The first generation of social media was a collection of social tools and features that Web sites began to implement including profiles, blogs, friendships, networks, ratings, reviews and more. While exciting at first, those features can quickly become stale.

So what's the next stage? What have we learned to create valuable results for business and better experiences for consumers?

I believe the answer is rooted in a fundamental mind-shift from social media tools to social media services.

A social media services approach will package these tools for users to create services that they want and need. It sounds obvious, but most companies are still simply adding tools to Web sites--and the tools don't always help users connect, nor do they provide meaningful benefits. This is a natural evolution and the companies that apply this first will win, and just as importantly, monetize their social media efforts.

Here's an example. A computer manufacturer wants to transform its Web site from mostly product content and support forums to a social media site. They want to develop stronger relationships with their customers.

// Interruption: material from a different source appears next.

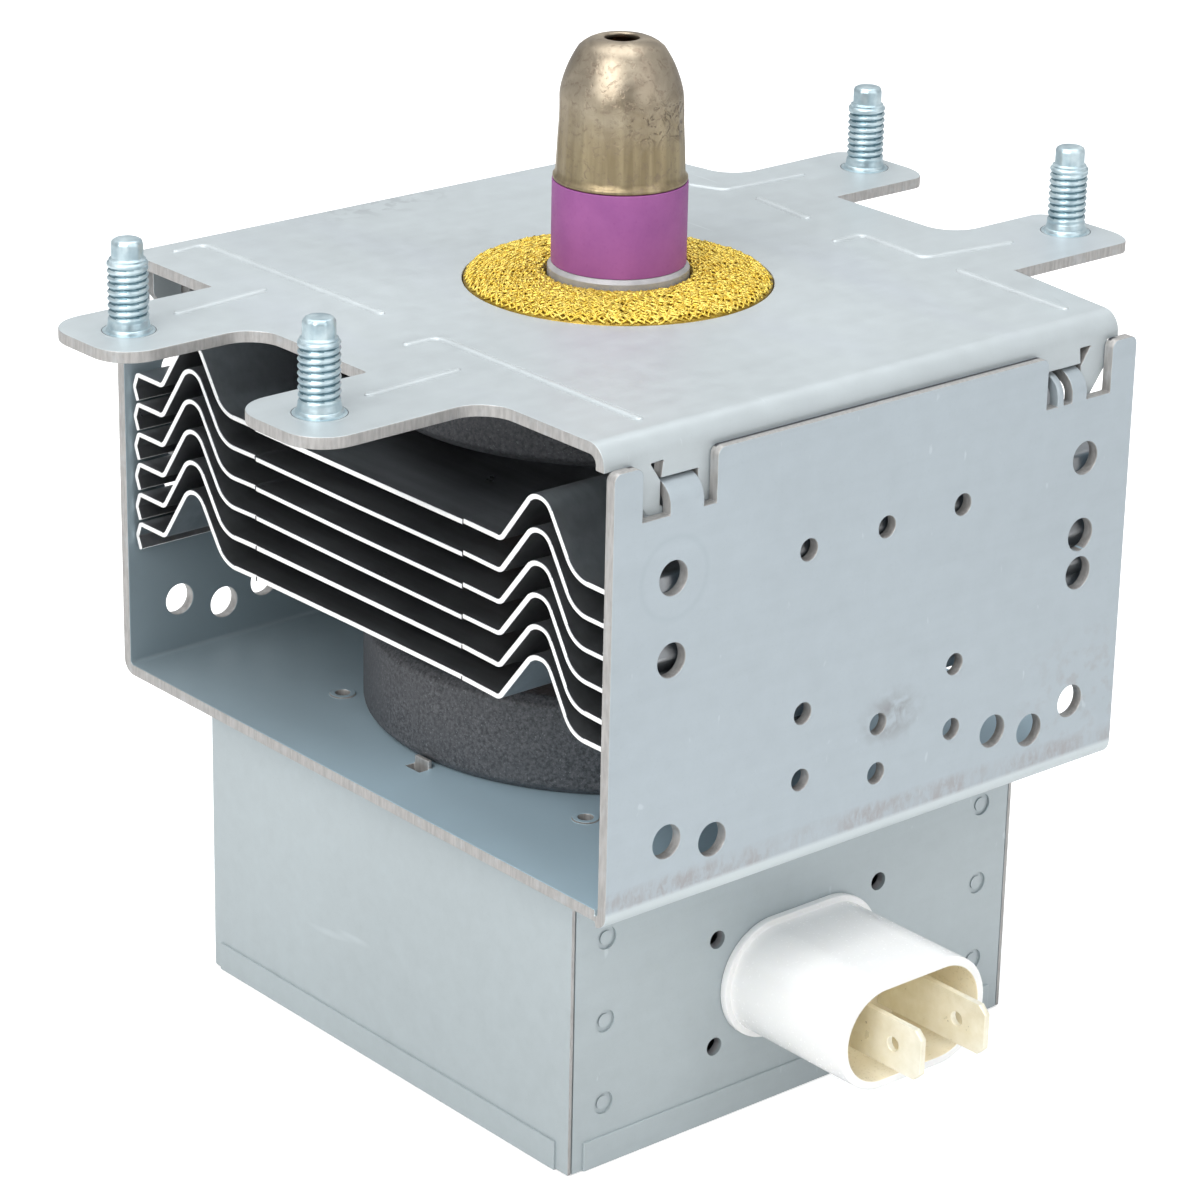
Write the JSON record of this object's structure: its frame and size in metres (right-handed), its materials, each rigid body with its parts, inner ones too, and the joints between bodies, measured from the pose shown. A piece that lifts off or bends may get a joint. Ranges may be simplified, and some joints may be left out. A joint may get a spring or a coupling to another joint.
{
  "type": "magnetron",
  "caption": "Magnetron with a folded steel yoke on four studded ears, humped cooling fins between ring magnets, a capped antenna in a mesh gasket and a filter box with a two-blade connector.",
  "frame": {"origin": "on the antenna axis, in the mounting face that is the top of the upper yoke", "axes": "+Z along the antenna towards its cap, +X along the side walls from one pair of ears to the other, -Y towards the connector"},
  "size_m": [0.1274, 0.1079, 0.1217],
  "materials": {
    "yoke_steel": "zinc plated, satin",
    "stud_steel": "bright zinc plated thread",
    "box_steel": "zinc plated, satin",
    "fin_aluminium": "mill finish",
    "ferrite": "matt sintered ferrite",
    "purple_ceramic": "matt purple alumina",
    "white_ceramic": "matt white alumina",
    "nickel_cap": "nickel, worn satin",
    "seal_steel": "plated drawn steel",
    "mesh_brass": "knitted wire",
    "copper": "oxygen-free copper, bright",
    "pole_iron": "bright iron",
    "cathode_metal": "molybdenum and tungsten",
    "white_plastic": "gloss, moulded",
    "tinned_brass": "tinned",
    "enamelled_wire": "enamelled"
  },
  "bodies": {
    "root": {"anode_shell": "copper", "anode_vane_1": "copper", "anode_vane_10": "copper", "anode_vane_2": "copper", "anode_vane_3": "copper", "anode_vane_4": "copper", "anode_vane_5": "copper", "anode_vane_6": "copper", "anode_vane_7": "copper", "anode_vane_8": "copper", "anode_vane_9": "copper", "antenna_cap": "nickel_cap", "antenna_ceramic": "purple_ceramic", "antenna_lead": "copper", "capacitor_block": "white_ceramic", "capacitor_plate": "seal_steel", "cathode_filament": "cathode_metal", "centre_lead": "cathode_metal", "choke_coil_1": "enamelled_wire", "choke_coil_2": "enamelled_wire", "connector_housing": "white_plastic", "cooling_fin_1": "fin_aluminium", "cooling_fin_2": "fin_aluminium", "cooling_fin_3": "fin_aluminium", "cooling_fin_4": "fin_aluminium", "cooling_fin_5": "fin_aluminium", "cooling_fin_6": "fin_aluminium", "exhaust_tube": "copper", "ferrite_rod_1": "ferrite", "ferrite_rod_2": "ferrite", "filter_box_body": "box_steel", "filter_box_lid": "box_steel", "filter_box_panel": "box_steel", "gasket_washer": "seal_steel", "lower_end_hat": "cathode_metal", "lower_magnet": "ferrite", "lower_pole_piece": "pole_iron", "lower_seal_cup": "seal_steel", "lower_yoke": "yoke_steel", "mounting_studs": "stud_steel", "rf_gasket": "mesh_brass", "side_lead": "cathode_metal", "stem_ceramic": "white_ceramic", "stem_terminal_1": "cathode_metal", "stem_terminal_2": "cathode_metal", "strap_ring_1": "copper", "strap_ring_2": "copper", "strap_ring_3": "copper", "strap_ring_4": "copper", "terminal_blade_1": "tinned_brass", "terminal_blade_2": "tinned_brass", "upper_end_hat": "cathode_metal", "upper_magnet": "ferrite", "upper_pole_piece": "pole_iron", "upper_seal_cup": "seal_steel", "upper_yoke": "yoke_steel"}
  },
  "joints": []
}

The tools approach would add the usual social media features. They would call it a community or a branded social network, and then wait for the Facebook magic to happen: Users would create profiles, write blogs, add friends and come back to the site daily.

Not likely!

In contrast, the services approach would define a set of valuable tasks or experiences that customers want, and then package social tools together in ways that deliver them. The services might help customers discover new ways to use products, let them learn from one another, or simply get the most out of products they own based on their primary usage.

By understanding what their customers want, the computer manufacturer can create a social media site with services to make these goals simple. The site would then do things like auto-connect customers who own the same products, use them for similar tasks, or who purchased them at the same time. With this approach, users can be engaged immediately; they get a personal social network and a group of people with whom they can share, discover and learn together.

In addition to meeting the specific needs of customers, a services approach must also build around the different types of people, based on their social activity.

Every site has a mix of creators, critics, collectors, joiners and spectators according to Charlene Li of Forrester. All of these types are valuable--in fact, critical. You need creators to create content, critics to comment and filter the content, and spectators because they are typically the largest segment and will drive your Web site's numbers and represent that marketable audience.

So should you throw all of these people into the same experience and hope that they figure out how to use the tools to do what they want to do? Of course not. Their experience should be tailored to proactively facilitate the things they want to do.

Let's take a second example. You have a television show and want to create a social media community to keep and increase your fan base. Your viewing base probably consists of diehard fans, loyal viewers and people interested but perhaps not caught up on the story line and characters.

A services approach would recognize that your diehard fans want to talk about the show, story lines and characters. They want your show to succeed instead of being cancelled. They also want to show off their expertise and perspective. Your services approach should empower these people because they will create content, spark discussions and evangelize for you if you help them.

For example, your services approach should spotlight these members and recognize them with special badges, highlight them on your home page and reward them for their contributions. You can enable them to create and manage mini-communities around their favorite characters and story lines. They become community managers who scale cost-effectively, and they have authentic credibility with your current and potential fan base.

By taking a services approach, you engage your visitors by their personal interests and needs and make it simpler for them to engage with you. Personal networks will form not because you provided that feature, but because you took it a step further and acted as a broker to help create relevant relationships. And your site will grow because you are empowering and rewarding your advocates to do so.

The services mindset creates a foundation for successful social media marketing. That marketing success is what many have yet to see, but if your mindset moves to services, you'll be a lot closer to measurable marketing success in social media.